— Entries provided —
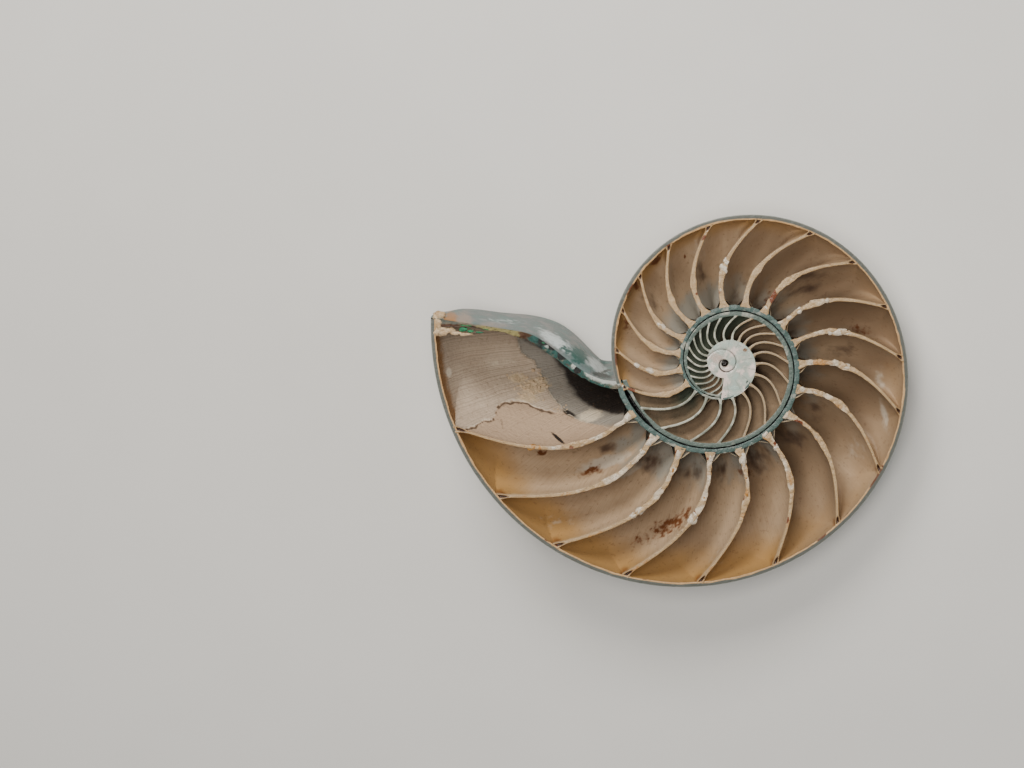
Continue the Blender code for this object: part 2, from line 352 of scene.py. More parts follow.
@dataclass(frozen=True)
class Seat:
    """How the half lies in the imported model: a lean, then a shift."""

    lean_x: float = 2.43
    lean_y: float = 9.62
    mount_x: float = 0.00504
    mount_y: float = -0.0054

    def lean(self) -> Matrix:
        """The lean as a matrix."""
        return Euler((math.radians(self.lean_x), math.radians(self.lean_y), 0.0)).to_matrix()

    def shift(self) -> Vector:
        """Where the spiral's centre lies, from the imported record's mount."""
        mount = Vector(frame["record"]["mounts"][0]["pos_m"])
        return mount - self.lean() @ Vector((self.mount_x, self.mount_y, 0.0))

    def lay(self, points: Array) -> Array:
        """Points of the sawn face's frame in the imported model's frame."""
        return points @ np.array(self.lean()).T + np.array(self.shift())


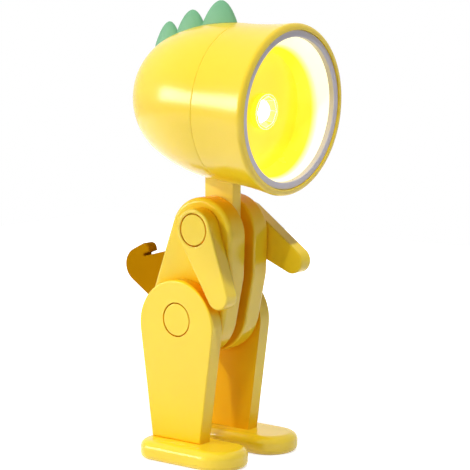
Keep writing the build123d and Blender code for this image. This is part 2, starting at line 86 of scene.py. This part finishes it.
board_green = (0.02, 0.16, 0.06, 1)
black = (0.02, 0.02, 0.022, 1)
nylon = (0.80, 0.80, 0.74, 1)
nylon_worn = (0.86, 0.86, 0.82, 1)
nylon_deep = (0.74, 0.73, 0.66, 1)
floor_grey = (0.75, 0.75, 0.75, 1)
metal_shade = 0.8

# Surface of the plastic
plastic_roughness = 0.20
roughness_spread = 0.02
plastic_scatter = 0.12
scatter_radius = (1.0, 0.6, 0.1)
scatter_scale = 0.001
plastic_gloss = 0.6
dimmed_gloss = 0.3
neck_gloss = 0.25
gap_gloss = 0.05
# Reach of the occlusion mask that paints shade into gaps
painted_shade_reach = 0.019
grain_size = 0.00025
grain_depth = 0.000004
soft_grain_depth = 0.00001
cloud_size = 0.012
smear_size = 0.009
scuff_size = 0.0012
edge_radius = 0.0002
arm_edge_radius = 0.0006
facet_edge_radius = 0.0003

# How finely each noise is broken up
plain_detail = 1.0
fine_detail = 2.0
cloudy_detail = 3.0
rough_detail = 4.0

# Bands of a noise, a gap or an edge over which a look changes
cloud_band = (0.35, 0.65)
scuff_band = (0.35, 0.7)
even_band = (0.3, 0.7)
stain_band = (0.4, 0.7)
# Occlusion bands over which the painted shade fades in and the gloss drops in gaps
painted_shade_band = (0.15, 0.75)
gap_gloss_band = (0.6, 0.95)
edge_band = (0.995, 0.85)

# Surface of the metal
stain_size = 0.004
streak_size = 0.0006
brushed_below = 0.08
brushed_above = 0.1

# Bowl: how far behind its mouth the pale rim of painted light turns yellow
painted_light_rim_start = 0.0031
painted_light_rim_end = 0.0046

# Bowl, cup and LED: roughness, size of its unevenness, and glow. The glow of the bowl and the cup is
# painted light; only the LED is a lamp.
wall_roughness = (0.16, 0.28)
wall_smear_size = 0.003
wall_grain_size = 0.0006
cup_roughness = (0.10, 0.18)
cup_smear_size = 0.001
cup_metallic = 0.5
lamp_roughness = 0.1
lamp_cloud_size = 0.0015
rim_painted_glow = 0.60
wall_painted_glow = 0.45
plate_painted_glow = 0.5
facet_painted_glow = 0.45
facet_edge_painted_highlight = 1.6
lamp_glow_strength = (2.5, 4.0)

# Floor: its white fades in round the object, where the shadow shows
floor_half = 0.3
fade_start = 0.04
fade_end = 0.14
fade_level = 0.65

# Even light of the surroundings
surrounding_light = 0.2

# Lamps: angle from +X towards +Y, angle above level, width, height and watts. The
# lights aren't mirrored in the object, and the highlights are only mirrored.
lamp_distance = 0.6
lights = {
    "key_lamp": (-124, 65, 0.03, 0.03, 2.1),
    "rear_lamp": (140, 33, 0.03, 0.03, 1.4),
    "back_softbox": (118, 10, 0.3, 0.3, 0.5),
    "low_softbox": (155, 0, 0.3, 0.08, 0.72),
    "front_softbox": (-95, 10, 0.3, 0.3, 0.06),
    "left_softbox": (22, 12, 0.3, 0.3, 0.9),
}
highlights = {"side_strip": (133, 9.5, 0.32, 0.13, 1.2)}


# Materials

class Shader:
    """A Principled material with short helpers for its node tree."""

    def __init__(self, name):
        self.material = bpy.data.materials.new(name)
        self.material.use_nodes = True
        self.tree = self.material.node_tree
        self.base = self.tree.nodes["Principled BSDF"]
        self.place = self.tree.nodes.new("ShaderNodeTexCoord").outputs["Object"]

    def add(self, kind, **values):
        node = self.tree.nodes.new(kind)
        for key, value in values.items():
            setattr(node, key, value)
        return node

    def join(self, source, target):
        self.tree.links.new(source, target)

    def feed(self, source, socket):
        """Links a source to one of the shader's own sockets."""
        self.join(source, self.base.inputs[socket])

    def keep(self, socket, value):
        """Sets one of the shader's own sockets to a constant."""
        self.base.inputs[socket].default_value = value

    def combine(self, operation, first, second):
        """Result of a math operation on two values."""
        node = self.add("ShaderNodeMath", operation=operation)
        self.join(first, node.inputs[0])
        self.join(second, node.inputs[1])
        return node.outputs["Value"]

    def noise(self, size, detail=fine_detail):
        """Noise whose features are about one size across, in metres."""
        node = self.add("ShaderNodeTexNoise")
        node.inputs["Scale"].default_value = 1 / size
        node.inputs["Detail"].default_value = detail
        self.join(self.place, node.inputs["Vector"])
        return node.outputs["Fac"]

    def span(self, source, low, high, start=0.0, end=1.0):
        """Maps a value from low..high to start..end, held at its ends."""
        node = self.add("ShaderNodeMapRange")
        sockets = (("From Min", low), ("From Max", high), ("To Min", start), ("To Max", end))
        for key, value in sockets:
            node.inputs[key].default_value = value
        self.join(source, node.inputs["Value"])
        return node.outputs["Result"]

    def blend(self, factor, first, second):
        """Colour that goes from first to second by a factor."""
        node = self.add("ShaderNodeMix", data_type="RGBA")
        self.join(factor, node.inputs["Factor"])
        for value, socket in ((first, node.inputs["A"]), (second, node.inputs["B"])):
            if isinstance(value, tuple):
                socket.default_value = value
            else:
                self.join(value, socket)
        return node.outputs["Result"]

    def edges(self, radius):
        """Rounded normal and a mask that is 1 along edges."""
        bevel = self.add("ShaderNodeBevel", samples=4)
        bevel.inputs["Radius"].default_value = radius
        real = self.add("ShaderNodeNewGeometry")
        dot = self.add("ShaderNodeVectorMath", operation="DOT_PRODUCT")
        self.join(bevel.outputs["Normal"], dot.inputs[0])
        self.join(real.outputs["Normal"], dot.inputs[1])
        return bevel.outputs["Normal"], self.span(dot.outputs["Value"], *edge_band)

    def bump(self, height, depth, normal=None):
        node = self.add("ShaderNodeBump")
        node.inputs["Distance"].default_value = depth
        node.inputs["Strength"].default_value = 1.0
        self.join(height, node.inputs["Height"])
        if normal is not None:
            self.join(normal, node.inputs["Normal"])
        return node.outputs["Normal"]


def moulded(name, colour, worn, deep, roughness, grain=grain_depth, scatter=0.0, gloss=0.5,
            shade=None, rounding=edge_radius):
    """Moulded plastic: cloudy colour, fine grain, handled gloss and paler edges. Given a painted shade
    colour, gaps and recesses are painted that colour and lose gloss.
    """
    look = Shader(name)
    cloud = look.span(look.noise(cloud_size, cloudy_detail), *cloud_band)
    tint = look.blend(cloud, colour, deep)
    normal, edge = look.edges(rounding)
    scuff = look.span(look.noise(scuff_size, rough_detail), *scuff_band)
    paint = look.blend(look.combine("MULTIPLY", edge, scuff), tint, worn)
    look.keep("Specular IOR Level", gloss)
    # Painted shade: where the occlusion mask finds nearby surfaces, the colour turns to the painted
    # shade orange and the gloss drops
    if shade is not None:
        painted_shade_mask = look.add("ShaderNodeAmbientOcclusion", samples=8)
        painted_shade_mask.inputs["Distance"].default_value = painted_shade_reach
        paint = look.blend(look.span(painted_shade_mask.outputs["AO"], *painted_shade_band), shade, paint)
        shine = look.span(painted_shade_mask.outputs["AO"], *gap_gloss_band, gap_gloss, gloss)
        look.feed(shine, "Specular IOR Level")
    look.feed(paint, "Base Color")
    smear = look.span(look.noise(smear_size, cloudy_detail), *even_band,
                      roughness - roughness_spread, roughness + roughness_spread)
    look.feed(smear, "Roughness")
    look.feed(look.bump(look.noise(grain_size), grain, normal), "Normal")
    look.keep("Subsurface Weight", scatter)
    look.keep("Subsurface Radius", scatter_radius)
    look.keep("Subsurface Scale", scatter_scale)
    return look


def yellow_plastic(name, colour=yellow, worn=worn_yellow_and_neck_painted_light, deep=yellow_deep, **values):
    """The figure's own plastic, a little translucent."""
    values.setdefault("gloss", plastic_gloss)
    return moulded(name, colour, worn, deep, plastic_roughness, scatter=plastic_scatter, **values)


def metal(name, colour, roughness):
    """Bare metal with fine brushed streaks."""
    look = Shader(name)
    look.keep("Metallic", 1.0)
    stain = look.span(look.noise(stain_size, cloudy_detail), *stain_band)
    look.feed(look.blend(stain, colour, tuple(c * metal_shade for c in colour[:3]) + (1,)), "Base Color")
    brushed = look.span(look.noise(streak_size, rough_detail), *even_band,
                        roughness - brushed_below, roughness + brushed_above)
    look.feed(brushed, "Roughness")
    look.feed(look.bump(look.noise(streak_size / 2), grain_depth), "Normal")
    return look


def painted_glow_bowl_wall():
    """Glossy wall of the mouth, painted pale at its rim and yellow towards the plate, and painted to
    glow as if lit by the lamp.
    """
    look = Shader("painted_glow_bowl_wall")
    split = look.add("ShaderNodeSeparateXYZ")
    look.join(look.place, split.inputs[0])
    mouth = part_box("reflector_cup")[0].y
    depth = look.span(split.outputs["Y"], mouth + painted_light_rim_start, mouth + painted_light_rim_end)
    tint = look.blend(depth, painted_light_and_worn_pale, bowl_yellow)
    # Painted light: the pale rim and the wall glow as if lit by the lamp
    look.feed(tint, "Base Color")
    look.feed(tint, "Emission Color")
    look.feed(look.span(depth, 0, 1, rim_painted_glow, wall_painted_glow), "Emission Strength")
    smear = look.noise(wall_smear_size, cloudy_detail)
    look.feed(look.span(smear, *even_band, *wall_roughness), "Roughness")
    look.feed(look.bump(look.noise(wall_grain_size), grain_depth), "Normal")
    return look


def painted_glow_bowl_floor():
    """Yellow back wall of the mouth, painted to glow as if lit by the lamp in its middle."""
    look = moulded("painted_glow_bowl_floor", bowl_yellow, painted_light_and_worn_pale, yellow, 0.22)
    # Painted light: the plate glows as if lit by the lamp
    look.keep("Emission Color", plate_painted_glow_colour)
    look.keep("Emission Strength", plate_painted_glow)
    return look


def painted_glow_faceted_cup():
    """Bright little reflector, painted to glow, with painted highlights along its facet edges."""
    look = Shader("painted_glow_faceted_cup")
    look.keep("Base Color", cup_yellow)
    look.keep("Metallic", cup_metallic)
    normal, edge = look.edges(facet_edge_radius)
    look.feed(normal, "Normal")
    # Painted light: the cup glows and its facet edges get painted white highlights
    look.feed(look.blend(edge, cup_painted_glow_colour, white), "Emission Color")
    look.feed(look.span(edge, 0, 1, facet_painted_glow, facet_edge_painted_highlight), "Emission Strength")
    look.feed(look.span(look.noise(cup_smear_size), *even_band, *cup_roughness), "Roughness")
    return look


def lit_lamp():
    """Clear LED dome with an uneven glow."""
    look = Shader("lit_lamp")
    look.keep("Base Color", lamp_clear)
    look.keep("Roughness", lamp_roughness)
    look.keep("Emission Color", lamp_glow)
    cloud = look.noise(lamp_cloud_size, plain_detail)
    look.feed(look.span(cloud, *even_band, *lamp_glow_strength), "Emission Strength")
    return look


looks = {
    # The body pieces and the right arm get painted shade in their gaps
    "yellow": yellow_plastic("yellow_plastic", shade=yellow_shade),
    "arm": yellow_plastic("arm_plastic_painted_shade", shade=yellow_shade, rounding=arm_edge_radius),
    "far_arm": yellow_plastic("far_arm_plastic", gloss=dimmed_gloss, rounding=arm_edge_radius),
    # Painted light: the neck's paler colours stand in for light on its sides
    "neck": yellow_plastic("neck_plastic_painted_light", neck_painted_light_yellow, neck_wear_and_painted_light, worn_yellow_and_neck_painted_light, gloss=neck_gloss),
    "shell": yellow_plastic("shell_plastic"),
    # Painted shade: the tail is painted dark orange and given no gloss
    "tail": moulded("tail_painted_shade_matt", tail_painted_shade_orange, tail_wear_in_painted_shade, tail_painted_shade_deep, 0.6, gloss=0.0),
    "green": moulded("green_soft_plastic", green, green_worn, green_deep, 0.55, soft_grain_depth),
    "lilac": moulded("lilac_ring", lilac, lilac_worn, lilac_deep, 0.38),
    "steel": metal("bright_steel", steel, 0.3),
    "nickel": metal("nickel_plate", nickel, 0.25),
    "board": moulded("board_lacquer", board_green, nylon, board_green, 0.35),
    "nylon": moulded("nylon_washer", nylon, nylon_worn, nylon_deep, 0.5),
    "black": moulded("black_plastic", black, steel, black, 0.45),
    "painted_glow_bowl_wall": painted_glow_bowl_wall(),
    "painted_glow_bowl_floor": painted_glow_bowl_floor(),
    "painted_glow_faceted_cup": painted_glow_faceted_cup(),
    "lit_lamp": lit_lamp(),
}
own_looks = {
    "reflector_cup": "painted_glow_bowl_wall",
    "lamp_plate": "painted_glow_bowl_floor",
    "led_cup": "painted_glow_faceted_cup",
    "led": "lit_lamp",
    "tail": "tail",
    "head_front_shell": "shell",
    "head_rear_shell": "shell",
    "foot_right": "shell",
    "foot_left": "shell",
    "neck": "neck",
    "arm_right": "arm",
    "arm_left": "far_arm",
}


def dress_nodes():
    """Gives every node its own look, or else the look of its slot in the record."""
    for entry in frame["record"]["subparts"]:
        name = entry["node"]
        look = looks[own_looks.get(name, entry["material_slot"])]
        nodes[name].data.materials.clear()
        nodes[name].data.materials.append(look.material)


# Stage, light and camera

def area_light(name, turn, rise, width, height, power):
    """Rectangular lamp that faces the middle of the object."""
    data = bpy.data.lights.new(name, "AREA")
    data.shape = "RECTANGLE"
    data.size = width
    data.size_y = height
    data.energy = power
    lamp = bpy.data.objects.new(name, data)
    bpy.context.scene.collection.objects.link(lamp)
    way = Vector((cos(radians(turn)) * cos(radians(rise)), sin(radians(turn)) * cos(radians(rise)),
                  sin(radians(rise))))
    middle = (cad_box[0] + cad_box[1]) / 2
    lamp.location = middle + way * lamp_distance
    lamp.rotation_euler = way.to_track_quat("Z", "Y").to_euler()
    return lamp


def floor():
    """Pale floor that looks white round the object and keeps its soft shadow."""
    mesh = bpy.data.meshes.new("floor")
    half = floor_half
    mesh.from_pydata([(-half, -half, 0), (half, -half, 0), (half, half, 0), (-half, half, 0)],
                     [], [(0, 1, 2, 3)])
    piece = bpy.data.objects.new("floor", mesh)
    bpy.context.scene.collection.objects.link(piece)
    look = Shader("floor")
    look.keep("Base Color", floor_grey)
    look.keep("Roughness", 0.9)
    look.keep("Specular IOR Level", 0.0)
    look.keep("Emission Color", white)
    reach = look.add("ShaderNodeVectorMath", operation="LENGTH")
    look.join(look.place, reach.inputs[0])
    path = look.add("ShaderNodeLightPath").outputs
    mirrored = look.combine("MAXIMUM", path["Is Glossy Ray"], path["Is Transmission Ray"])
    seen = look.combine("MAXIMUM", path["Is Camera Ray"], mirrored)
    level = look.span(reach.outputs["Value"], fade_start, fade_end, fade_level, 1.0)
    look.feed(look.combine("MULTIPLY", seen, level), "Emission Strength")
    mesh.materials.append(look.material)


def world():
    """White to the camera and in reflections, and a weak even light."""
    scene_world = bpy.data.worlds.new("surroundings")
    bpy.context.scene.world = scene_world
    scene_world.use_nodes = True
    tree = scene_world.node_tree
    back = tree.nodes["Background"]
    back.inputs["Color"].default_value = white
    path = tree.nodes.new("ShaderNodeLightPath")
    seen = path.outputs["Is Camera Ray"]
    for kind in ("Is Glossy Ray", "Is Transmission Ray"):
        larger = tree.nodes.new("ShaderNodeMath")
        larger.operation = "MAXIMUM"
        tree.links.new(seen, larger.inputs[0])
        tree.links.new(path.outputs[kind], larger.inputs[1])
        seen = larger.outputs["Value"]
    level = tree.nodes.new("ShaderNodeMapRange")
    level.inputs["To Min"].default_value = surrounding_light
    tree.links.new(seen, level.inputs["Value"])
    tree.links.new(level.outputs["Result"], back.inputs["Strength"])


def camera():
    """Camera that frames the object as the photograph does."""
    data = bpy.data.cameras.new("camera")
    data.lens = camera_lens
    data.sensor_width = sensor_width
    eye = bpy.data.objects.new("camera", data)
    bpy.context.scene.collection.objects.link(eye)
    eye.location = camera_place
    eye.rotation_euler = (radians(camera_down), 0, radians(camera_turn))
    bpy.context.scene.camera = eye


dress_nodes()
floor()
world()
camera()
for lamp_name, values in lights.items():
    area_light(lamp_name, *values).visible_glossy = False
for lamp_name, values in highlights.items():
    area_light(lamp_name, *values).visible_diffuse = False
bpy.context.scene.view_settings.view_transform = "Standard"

— Directions —
Give back exactly the material above from its opening line to the line bearing "mount_y: float = -0.0054".

— Task solution —
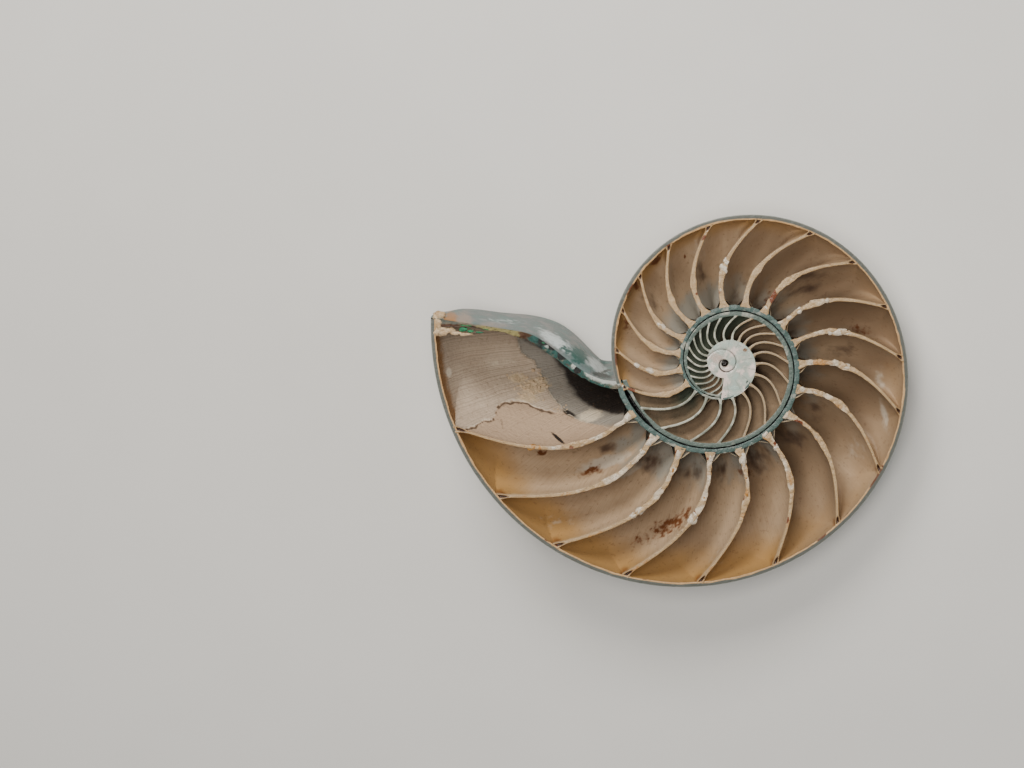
Continue the Blender code for this object: part 2, from line 352 of scene.py. More parts follow.
@dataclass(frozen=True)
class Seat:
    """How the half lies in the imported model: a lean, then a shift."""

    lean_x: float = 2.43
    lean_y: float = 9.62
    mount_x: float = 0.00504
    mount_y: float = -0.0054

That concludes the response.